Source Titel Biogeochemistry
Year 2015
Department UBT
Volume 122
Issue 2-3
Page From 269
Page To 280
Language englisch
Keywords Bacterial cell wall fragments, lipids and proteins; Contact angle; Environmental scanning microscopy; icrobial biomass; Osmotic stress; Soil water repellency
UFZ wide themes RU3;
Abstract Soil–water repellency (SWR) is a widely observed phenomenon with severe impacts, but a physicochemical framework to explain the process of SWR development is still a major field of research. Recent studies have shown that microbial biomass residues, in particular cell fragments, contribute significantly to the formation of soil organic matter (SOM) and can decrease wettability. It was also shown that osmotic stress increases the hydrophobicity of bacterial cell surfaces. If microorganisms are an important source of SOM, the attachment of cells and their residues on mineral grains should decrease wettability of minerals, and the effect should be more pronounced in case of osmotic stress. Cultures of Pseudomonas putida, either unstressed or exposed to osmotic stress, and cell fragments were mixed with minerals and the impact on surface wetting properties was investigated by determining the solid-water contact angle (CA). Attachment of bacteria to quartz surfaces resulted in a significant increase in hydrophobicity of the surfaces (CA increase by up to 90°), in particular for stressed cells. Cell fragments and cytosol were also found to decrease wettability significantly (CAs of up to 100°). These findings may explain various phenomena related to SWR, like critical soil–water content, and may be one important explanation for the formation of SWR after irrigation with treated sewage effluents.

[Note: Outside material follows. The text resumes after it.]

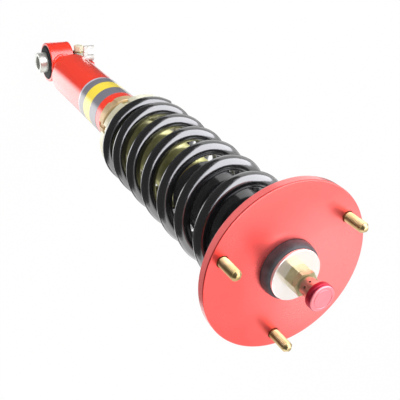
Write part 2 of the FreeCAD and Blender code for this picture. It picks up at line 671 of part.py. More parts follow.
def build_spring():
    """Open coil spring of round wire, wound in quarter turns, its closed ends ground flat."""
    wire, ground = size("wire_radius"), size("spring_ground")
    low, high = size(PERCH_SEAT), size(SEAT_UNDER)
    bottom, top = low + wire - ground, high - wire + ground
    free, closed, lead = size("spring_free_turns"), size("spring_closed_turns"), size("spring_lead_turns")
    turns_in_all = free + 2 * closed
    pitch = (top - bottom) / (free - lead)
    steps = 4 * math.ceil(turns_in_all)
    nudge = 1e-4
    points, ways = [], []
    for step in range(steps + 1):
        turns = turns_in_all * step / steps - closed
        before = spring_middle(bottom, pitch, turns - nudge)
        after = spring_middle(bottom, pitch, turns + nudge)
        points.append(spring_middle(bottom, pitch, turns))
        ways.append((after - before).normalize())
    edges = []
    for index in range(steps):
        edges += arcs_between(points[index], ways[index], points[index + 1], ways[index + 1])
    path = Part.Wire(edges)
    section = wire_section(points[0], ways[0], wire)
    tube = path.makePipeShell([section], True, False)
    between_seats = Part.makeCylinder(size(SEAT) + wire, high - low, Vector(0, 0, low))
    spring = doc.addObject("Part::Feature", "coil_spring")
    spring.Label = "coil_spring"
    spring.Shape = tube.common(between_seats).Solids[0]
    spring.Placement = Placement()
    swept = Part.Face(section).Area * path.Length
    print(f"spring: pitch {pitch:.2f} mm, tube volume {tube.Volume:.0f} of {swept:.0f} mm3")
    per_turn = 250
    samples = [
        spring_middle(bottom, pitch, n / per_turn - closed) for n in range(int(turns_in_all * per_turn) + 1)
    ]
    width = 2 * max((vertex.Point - points[0]).Length for vertex in section.Vertexes)
    gap = least_gap(samples, apart=per_turn * 3 // 5, width=width)
    print(f"spring: least gap to itself {gap:.2f} mm")


def build_perch():
    """Threaded lower perch: flange with spanner notches, centring ring and hub."""
    hub, flange = "perch_hub_height", "(perch_hub_height + perch_thickness)"
    top = f"({flange} + perch_pilot_height)"
    body = turned("spring_perch", [
        (ON_BODY, "0"),
        (f"{ON_BODY} + perch_hub_wall", "0"),
        (f"{ON_BODY} + perch_hub_wall", hub),
        (f"{PERCH} - perch_bevel", hub),
        (PERCH, f"{hub} + perch_bevel"),
        (PERCH, f"{flange} - perch_bevel"),
        (f"{PERCH} - perch_bevel", flange),
        (PILOT, flange),
        (PILOT, f"{top} - perch_bevel"),
        (f"{PILOT} - perch_bevel", top),
        (ON_BODY, top),
    ], PERCH_UNDER)
    sketch = new_sketch(body, "notch", "XY_Plane", turn="perch_notch_turn")
    draw_box(sketch, f"{PERCH} - perch_notch_depth", f"{PERCH} + perch_notch_depth",
             "-perch_notch_width / 2", "perch_notch_width / 2")
    notch = cut_from(body, sketch, flange)
    repeat_round(body, notch, "perch_notch_count")


def build_lock_rings():
    """Lock ring under the perch and lock ring on top of the lower tube."""
    places = (
        ("perch_lock_ring", f"{PERCH_UNDER} - lock_ring_height"),
        ("bracket_lock_ring", "tube_top_height"),
    )
    for label, height in places:
        body = turned(label, [
            (ON_BODY, "0"),
            (f"{LOCK_RING} - lock_ring_bevel", "0"),
            (LOCK_RING, "lock_ring_bevel"),
            (LOCK_RING, "lock_ring_height - lock_ring_bevel"),
            (f"{LOCK_RING} - lock_ring_bevel", "lock_ring_height"),
            (ON_BODY, "lock_ring_height"),
        ], height)
        sketch = new_sketch(body, "notch", "XY_Plane")
        draw_box(sketch, f"{LOCK_RING} - lock_notch_depth", f"{LOCK_RING} + lock_notch_depth",
                 "-lock_notch_width / 2", "lock_notch_width / 2")
        notch = cut_from(body, sketch, "lock_ring_height")
        repeat_round(body, notch, "lock_notch_count")


# Damper tube and what closes it


def build_damper():
    """Threaded tube, base plug, floating piston, rod guide, rod seal and gland nut."""
    turned("damper_tube", [
        (BODY_BORE, "0"),
        ("body_radius", "0"),
        ("body_radius", "body_length - plug_flange"),
        (BODY_BORE, "body_length - plug_flange"),
    ], "body_foot_height + plug_flange")
    turned("base_plug", [
        ("0", "0"),
        ("body_radius", "0"),
        ("body_radius", "plug_flange"),
        (BODY_PLUG, "plug_flange"),
        (BODY_PLUG, "plug_flange + plug_depth"),
        (f"{BODY_PLUG} - body_wall", "plug_flange + plug_depth"),
        (f"{BODY_PLUG} - body_wall", "plug_wall"),
        ("0", "plug_wall"),
    ], "body_foot_height")
    turned("floating_piston", [
        ("0", "gas_piston_height - gas_piston_floor"),
        (f"{SLIDER} - gas_piston_wall", "gas_piston_height - gas_piston_floor"),
        (f"{SLIDER} - gas_piston_wall", "0"),
        (SLIDER, "0"),
        (SLIDER, "gas_piston_height"),
        ("0", "gas_piston_height"),
    ], f"{PLUG_TOP} + gas_space")
    for label, height, length in (
        ("rod_guide", GUIDE_UNDER, "guide_height"),
        ("rod_seal", GUIDE_TOP, "seal_height"),
    ):
        turned(label, [(ON_ROD, "0"), (BODY_PLUG, "0"), (BODY_PLUG, length), (ON_ROD, length)], height)
    top = "(gland_plug_height + gland_cap_height)"
    gland = turned("gland_nut", [
        (ON_ROD, "0"),
        (BODY_PLUG, "0"),
        (BODY_PLUG, "gland_plug_height"),
        ("body_radius", "gland_plug_height"),
        ("body_radius", f"{top} - gland_bevel"),
        ("body_radius - gland_bevel", top),
        (ON_ROD, top),
    ], SEAL_TOP, turn="gland_hole_turn")
    sketch = new_sketch(gland, "hole", "XY_Plane", lift=f"{top} - gland_hole_depth")
    draw_circle(sketch, "(rod_radius + body_radius) / 2", "0", "gland_hole_radius")
    hole = cut_from(gland, sketch, "gland_hole_depth")
    repeat_round(gland, hole, "gland_hole_count")


# Lower tube, eye and hose bracket


def build_lower_tube():
    """Lower tube that the damper screws into, closed at its foot."""
    foot = "tube_foot_height"
    turned("lower_tube", [
        ("0", foot),
        (f"{TUBE} - tube_bevel", foot),
        (TUBE, f"{foot} + tube_bevel"),
        (TUBE, "tube_top_height - tube_rim_bevel"),
        (f"{TUBE} - tube_rim_bevel", "tube_top_height"),
        (ON_BODY, "tube_top_height"),
        (ON_BODY, f"{foot} + tube_floor"),
        ("0", f"{foot} + tube_floor"),
    ])


def build_eye_neck():
    """Solid neck welded between the tube's foot and the eye ring, coped over the ring."""
    body = turned("eye_neck", [
        ("0", "0"),
        ("eye_neck_radius", "0"),
        ("eye_neck_radius", "tube_foot_height - eye_neck_flare"),
        ("eye_neck_radius + eye_neck_flare", "tube_foot_height"),
        ("0", "tube_foot_height"),
    ])
    cope = new_sketch(body, "cope", "YZ_Plane")
    draw_circle(cope, "0", "0", EYE_RING)
    cut_from(body, cope, "eye_ring_width", both_ways=True)


def build_eye_ring():
    """Ring welded under the neck, bored for the rubber bush."""
    half, ring_bevel = "(eye_ring_width / 2)", "eye_ring_bevel"
    turned("eye_ring", [
        (f"-{half}", EYE_RING_BORE),
        (half, EYE_RING_BORE),
        (half, f"{EYE_RING} - {ring_bevel}"),
        (f"{half} - {ring_bevel}", EYE_RING),
        (f"-{half} + {ring_bevel}", EYE_RING),
        (f"-{half}", f"{EYE_RING} - {ring_bevel}"),
    ], axis="H_Axis")


def build_hose_lug():
    """Lug welded under the tube's foot, drilled for the hose bracket's bolt."""
    body = new_body("hose_lug", turn="hose_turn")
    plate = new_sketch(body, "plate", "XY_Plane", lift="hose_foot_height")
    draw_box(plate, HOSE_INNER, f"{HOSE_OUTER} - lug_margin",
             "hose_side - lug_thickness", "hose_side")
    raise_from(body, plate, "(tube_foot_height - hose_foot_height)")
    hole = new_sketch(body, "hole", "XZ_Plane")
    draw_circle(hole, BOLT_OUT, BOLT_UP, "bracket_bolt_radius + bore_clearance")
    cut_from(body, hole, "3 * hose_side", both_ways=True)


def build_eye_bush():
    """Rubber bush with a lip on each face of the ring, and the steel sleeve inside it."""
    face, lip = "(eye_ring_width / 2)", "bush_lip_reach / 2"
    inner, outer = f"{EYE_SLEEVE} + bush_clearance", f"{EYE_RING_BORE} - bush_clearance"
    tip = f"{EYE_RING_BORE} + bush_lip_reach"
    turned("eye_bush", [
        (f"-{face} - bush_lip_width", inner),
        (f"{face} + bush_lip_width", inner),
        (f"{face} + bush_lip_width", f"{tip} - {lip}"),
        (f"{face} + bush_clearance", tip),
        (f"{face} + bush_clearance", outer),
        (f"-{face} - bush_clearance", outer),
        (f"-{face} - bush_clearance", tip),
        (f"-{face} - bush_lip_width", f"{tip} - {lip}"),
    ], axis="H_Axis")
    end = "(eye_sleeve_length / 2)"
    turned("eye_sleeve", [
        (f"-{end}", "eye_bore_radius"),
        (end, "eye_bore_radius"),
        (end, f"{EYE_SLEEVE} - eye_sleeve_bevel"),
        (f"{end} - eye_sleeve_bevel", EYE_SLEEVE),
        (f"-{end} + eye_sleeve_bevel", EYE_SLEEVE),
        (f"-{end}", f"{EYE_SLEEVE} - eye_sleeve_bevel"),
    ], axis="H_Axis")


def build_hose_bracket():
    """Bent steel bracket bolted to the lug: a leaf along the tube, turned out at its upper end
    into a forked leaf that holds the hose."""
    body = new_body("hose_bracket", turn="hose_turn")
    top, thick = "(hose_foot_height + hose_length)", "hose_thickness"
    back, front, tip = "hose_side", f"(hose_side + {thick})", "(hose_side + hose_leaf)"
    bend = new_sketch(body, "bend", "YZ_Plane", lift=HOSE_INNER)
    draw_outline(bend, [
        (back, "hose_foot_height"),
        (front, "hose_foot_height"),
        (front, f"{top} - {thick} - hose_bend"),
        (f"{front} + hose_bend", f"{top} - {thick}", "hose_bend", "in"),
        (tip, f"{top} - {thick}"),
        (tip, top),
        (f"{front} + hose_bend", top),
        (back, f"{top} - {thick} - hose_bend", f"hose_bend + {thick}"),
    ])
    raise_from(body, bend, "hose_width")
    hole = new_sketch(body, "hole", "XZ_Plane")
    draw_circle(hole, BOLT_OUT, BOLT_UP, "bracket_bolt_radius + bore_clearance")
    cut_from(body, hole, "3 * hose_side", both_ways=True)
    slot = new_sketch(body, "slot", "XY_Plane", lift=f"{top} - 2 * {thick}")
    middle, half = f"({front} + hose_bend + {tip}) / 2", "hose_slot_width / 2"
    draw_outline(slot, [
        (f"{HOSE_OUTER} - hose_slot_depth", f"{middle} - {half}"),
        (f"{HOSE_OUTER} + {half}", f"{middle} - {half}"),
        (f"{HOSE_OUTER} + {half}", f"{middle} + {half}"),
        (f"{HOSE_OUTER} - hose_slot_depth", f"{middle} + {half}"),
    ])
    cut_from(body, slot, f"3 * {thick}")


def build_bracket_bolt():
    """Flanged hexagon bolt through the hose bracket and its lug."""
    shank = "-lug_thickness"
    head = "(hose_thickness + bracket_bolt_flange_height)"
    body = turned("bracket_bolt", [
        ("0", shank),
        ("bracket_bolt_radius", shank),
        ("bracket_bolt_radius", "hose_thickness"),
        ("bracket_bolt_flange", "hose_thickness"),
        ("bracket_bolt_flange", head),
        ("0", head),
    ], BOLT_UP, turn="hose_turn", plane="XY_Plane")
    along, across = "cos(hose_turn)", "sin(hose_turn)"
    body.setExpression(".Placement.Base.x", cells(f"{BOLT_OUT} * {along} - hose_side * {across}"))
    body.setExpression(".Placement.Base.y", cells(f"{BOLT_OUT} * {across} + hose_side * {along}"))
    plane = [f for f in body.Origin.OriginFeatures if f.Role == "XZ_Plane"][0]
    prism = hexagon(body, "(2 * bracket_bolt_radius + 2 * bracket_bolt_wall)", "bracket_bolt_head")
    prism.AttachmentSupport = [(plane, "")]
    prism.MapMode = "FlatFace"
    prism.setExpression(".AttachmentOffset.Base.z", cells(f"-{head} - bracket_bolt_head"))


def build_all():
    """Builds every sub-part in order."""
    build_top_plate()
    build_studs()
    build_cushions()
    build_rod_top()
    build_rod()
    build_spring_seat()
    build_dust_sleeve_and_bump_stop()
    build_adjuster()
    build_piston()
    build_spring()
    build_perch()
    build_lock_rings()
    build_damper()
    build_lower_tube()
    build_eye_neck()
    build_eye_ring()
    build_hose_lug()
    build_eye_bush()
    build_hose_bracket()
    build_bracket_bolt()


build_all()
doc.recompute()
for item in doc.Objects:
    if set(item.State) & {"Invalid", "Error"}:
        raise SystemExit(f"{item.Label} is {item.State}")
os.makedirs("parts", exist_ok=True)
for item in doc.Objects:
    if item.isDerivedFrom("PartDesign::Body") or item.TypeId == "Part::Feature":
        if item.Shape.isNull() or not item.Shape.isValid():
            raise SystemExit(f"{item.Label} has no valid shape")
        item.Shape.exportStep(f"parts/{item.Label}.step")
        print(f"{item.Label}: {item.Shape.Volume:.0f} mm3, solids {len(item.Shape.Solids)}")
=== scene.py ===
"""Coilover strut: the looks of every piece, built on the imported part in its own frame.

Lengths are millimetres from the eye's centre, +Z up the damper, until a piece is finished.
"""
import functools
import logging
import math
from dataclasses import dataclass
from enum import Enum
from typing import Any, Callable, ClassVar, Iterable, Mapping, Optional, Sequence

import bmesh
import bpy
from mathutils import Matrix, Vector


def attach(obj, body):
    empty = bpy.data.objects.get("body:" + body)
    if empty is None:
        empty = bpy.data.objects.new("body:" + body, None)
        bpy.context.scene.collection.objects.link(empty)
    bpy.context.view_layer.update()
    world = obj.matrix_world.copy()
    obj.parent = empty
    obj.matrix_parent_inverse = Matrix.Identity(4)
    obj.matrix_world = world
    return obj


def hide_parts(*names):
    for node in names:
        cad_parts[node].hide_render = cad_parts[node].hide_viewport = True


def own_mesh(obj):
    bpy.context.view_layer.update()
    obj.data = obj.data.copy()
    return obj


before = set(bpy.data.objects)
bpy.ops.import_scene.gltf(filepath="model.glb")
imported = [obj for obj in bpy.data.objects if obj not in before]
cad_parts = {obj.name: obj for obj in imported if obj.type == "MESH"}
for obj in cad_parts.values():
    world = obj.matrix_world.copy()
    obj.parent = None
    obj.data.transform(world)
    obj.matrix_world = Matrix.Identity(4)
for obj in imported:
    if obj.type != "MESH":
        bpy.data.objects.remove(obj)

log = logging.getLogger("coilover")

MM = 0.001
FULL_TURN = 2 * math.pi
SEAM = 0.0005  # corners closer than this become one
PAST = 1.0  # how far a cutting tool stands past the piece
CREASE = 38.0  # edges sharper than this many degrees stay sharp
SPIN_STEPS = 48
WHITE = (1, 1, 1, 1)
Colour = tuple[float, float, float]
Place = tuple[float, float, float]
Corner = tuple[float, ...]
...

The results also support the hypothesis of a microbial origin of SWR, in which macromolecular biological structures may have a greater impact than specific classes of organic compounds.
Persistent UFZ Identifier https://www.ufz.de/index.php?en=20939&ufzPublicationIdentifier=15618
Achtenhagen, J., Goebel, M.-O., Miltner, A., Woche, S.K., Kästner, M. (2015):
Bacterial impact on the wetting properties of soil minerals
Biogeochemistry 122 (2-3), 269 - 280